What to produce:
Reproduce exactly the lines from the one containing "record = json.load(file)" through the one containing "cad_parts[member].parent = rigid_bodies[body]", both included, and nothing else.
* Begin *
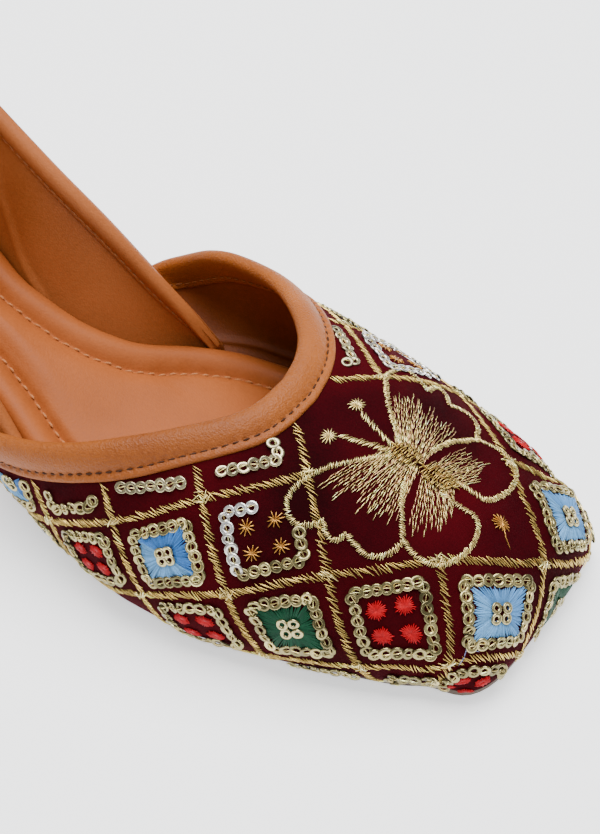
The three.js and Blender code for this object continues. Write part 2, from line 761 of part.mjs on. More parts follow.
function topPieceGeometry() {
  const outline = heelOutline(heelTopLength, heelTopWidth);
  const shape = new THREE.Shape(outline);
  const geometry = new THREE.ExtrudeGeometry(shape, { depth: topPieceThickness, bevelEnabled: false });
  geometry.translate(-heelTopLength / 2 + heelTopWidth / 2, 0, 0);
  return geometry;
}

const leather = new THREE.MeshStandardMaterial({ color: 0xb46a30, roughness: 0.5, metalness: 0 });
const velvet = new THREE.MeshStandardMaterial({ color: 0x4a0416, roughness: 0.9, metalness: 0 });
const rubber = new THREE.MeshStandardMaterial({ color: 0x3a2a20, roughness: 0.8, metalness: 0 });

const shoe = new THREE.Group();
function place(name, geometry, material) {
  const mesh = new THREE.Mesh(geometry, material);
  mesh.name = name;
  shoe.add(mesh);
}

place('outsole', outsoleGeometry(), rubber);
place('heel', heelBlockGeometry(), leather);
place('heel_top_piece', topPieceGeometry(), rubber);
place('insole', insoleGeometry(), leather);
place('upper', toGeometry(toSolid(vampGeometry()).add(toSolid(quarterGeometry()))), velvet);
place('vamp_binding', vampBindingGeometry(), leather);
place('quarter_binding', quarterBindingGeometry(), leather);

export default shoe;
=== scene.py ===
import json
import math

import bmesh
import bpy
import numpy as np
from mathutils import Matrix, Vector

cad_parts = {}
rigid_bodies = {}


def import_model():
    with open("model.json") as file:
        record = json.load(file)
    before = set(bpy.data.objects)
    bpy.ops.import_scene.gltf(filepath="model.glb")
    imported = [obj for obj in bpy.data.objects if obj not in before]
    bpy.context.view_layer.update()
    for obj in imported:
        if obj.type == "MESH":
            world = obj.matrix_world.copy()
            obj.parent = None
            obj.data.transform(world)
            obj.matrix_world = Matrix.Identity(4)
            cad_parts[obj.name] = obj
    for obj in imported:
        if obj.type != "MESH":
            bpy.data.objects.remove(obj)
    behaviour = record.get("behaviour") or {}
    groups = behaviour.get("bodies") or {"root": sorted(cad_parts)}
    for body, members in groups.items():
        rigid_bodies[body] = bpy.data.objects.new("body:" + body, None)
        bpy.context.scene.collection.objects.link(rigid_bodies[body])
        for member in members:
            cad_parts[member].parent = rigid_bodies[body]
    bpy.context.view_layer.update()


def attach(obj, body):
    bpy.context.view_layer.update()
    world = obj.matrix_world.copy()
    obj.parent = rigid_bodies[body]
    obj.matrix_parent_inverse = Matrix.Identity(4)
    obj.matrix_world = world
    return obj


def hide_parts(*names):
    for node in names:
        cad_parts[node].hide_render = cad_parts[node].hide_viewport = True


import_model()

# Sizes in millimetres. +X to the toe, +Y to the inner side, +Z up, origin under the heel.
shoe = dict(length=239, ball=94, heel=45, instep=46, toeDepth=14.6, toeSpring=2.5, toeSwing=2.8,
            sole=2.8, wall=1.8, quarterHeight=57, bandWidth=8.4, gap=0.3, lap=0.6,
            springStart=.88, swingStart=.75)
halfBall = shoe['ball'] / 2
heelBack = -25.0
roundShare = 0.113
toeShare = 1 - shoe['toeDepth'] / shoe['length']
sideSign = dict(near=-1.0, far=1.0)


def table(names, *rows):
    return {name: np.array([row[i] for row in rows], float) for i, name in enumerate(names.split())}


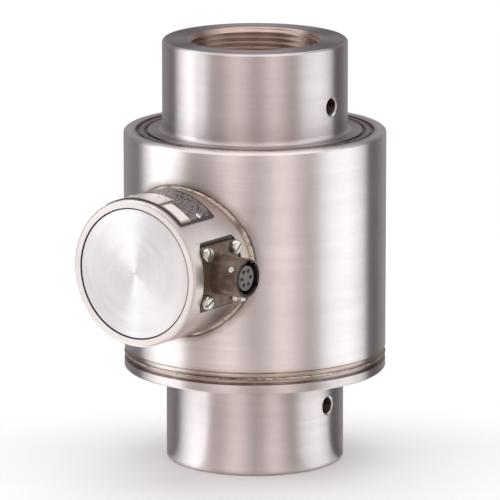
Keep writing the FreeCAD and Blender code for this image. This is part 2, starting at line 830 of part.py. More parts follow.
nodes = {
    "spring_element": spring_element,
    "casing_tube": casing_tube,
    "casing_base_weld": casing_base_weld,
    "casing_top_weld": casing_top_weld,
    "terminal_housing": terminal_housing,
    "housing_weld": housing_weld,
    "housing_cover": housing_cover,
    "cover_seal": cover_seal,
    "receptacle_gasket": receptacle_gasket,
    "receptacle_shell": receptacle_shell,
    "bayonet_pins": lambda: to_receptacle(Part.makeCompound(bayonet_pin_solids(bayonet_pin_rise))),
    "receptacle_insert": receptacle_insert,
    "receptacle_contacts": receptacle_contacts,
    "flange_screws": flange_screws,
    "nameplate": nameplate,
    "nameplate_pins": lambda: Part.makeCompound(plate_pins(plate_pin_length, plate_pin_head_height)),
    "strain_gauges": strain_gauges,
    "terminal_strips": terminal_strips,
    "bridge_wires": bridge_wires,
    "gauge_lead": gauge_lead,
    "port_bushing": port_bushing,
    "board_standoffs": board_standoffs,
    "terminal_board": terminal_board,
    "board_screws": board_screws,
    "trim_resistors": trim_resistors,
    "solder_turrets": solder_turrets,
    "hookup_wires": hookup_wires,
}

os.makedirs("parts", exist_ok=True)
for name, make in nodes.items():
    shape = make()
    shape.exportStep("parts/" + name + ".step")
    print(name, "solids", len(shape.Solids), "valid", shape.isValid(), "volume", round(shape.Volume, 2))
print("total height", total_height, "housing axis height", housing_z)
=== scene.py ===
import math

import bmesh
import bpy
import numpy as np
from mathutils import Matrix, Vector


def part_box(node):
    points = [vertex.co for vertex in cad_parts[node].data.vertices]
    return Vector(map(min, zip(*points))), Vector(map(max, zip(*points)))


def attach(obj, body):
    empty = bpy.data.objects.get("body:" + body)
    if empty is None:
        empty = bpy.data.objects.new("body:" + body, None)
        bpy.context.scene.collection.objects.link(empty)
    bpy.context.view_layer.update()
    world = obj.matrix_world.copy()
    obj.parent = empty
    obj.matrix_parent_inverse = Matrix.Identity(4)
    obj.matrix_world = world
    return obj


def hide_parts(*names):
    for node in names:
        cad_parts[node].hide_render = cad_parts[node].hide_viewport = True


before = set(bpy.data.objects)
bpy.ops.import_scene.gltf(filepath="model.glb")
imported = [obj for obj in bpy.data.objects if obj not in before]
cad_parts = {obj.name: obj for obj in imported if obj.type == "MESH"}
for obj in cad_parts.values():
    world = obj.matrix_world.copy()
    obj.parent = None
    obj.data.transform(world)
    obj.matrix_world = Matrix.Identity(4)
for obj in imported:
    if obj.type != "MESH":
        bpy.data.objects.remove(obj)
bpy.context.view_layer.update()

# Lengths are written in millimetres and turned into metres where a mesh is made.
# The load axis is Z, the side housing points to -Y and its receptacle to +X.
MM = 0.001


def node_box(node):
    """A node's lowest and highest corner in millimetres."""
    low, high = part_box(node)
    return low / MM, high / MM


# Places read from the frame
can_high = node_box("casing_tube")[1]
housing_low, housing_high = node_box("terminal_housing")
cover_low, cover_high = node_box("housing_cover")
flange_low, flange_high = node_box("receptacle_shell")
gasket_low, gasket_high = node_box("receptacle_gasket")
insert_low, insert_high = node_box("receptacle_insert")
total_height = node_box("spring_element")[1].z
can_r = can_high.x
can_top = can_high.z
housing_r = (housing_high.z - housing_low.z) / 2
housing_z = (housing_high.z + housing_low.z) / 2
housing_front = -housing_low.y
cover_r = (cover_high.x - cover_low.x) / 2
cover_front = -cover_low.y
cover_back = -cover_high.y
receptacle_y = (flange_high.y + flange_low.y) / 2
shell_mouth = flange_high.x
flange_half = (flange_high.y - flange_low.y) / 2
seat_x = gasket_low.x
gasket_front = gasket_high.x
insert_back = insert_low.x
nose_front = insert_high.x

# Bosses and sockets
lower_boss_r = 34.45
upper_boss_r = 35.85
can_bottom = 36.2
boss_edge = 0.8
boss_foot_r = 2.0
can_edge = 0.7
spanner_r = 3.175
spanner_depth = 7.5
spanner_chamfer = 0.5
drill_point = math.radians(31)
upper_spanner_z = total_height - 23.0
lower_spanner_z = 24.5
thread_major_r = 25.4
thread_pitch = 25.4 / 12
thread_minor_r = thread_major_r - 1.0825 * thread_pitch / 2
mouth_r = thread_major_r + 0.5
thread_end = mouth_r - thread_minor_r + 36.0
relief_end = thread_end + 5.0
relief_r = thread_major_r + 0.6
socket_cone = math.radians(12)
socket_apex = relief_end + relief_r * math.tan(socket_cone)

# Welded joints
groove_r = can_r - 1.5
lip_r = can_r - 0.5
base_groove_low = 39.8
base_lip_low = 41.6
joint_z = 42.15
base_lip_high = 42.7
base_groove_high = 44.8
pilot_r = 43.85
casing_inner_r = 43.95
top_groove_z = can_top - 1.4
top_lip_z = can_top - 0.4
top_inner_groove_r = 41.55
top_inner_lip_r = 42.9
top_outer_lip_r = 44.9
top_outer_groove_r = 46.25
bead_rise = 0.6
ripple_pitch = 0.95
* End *
Correct result:
        record = json.load(file)
    before = set(bpy.data.objects)
    bpy.ops.import_scene.gltf(filepath="model.glb")
    imported = [obj for obj in bpy.data.objects if obj not in before]
    bpy.context.view_layer.update()
    for obj in imported:
        if obj.type == "MESH":
            world = obj.matrix_world.copy()
            obj.parent = None
            obj.data.transform(world)
            obj.matrix_world = Matrix.Identity(4)
            cad_parts[obj.name] = obj
    for obj in imported:
        if obj.type != "MESH":
            bpy.data.objects.remove(obj)
    behaviour = record.get("behaviour") or {}
    groups = behaviour.get("bodies") or {"root": sorted(cad_parts)}
    for body, members in groups.items():
        rigid_bodies[body] = bpy.data.objects.new("body:" + body, None)
        bpy.context.scene.collection.objects.link(rigid_bodies[body])
        for member in members:
            cad_parts[member].parent = rigid_bodies[body]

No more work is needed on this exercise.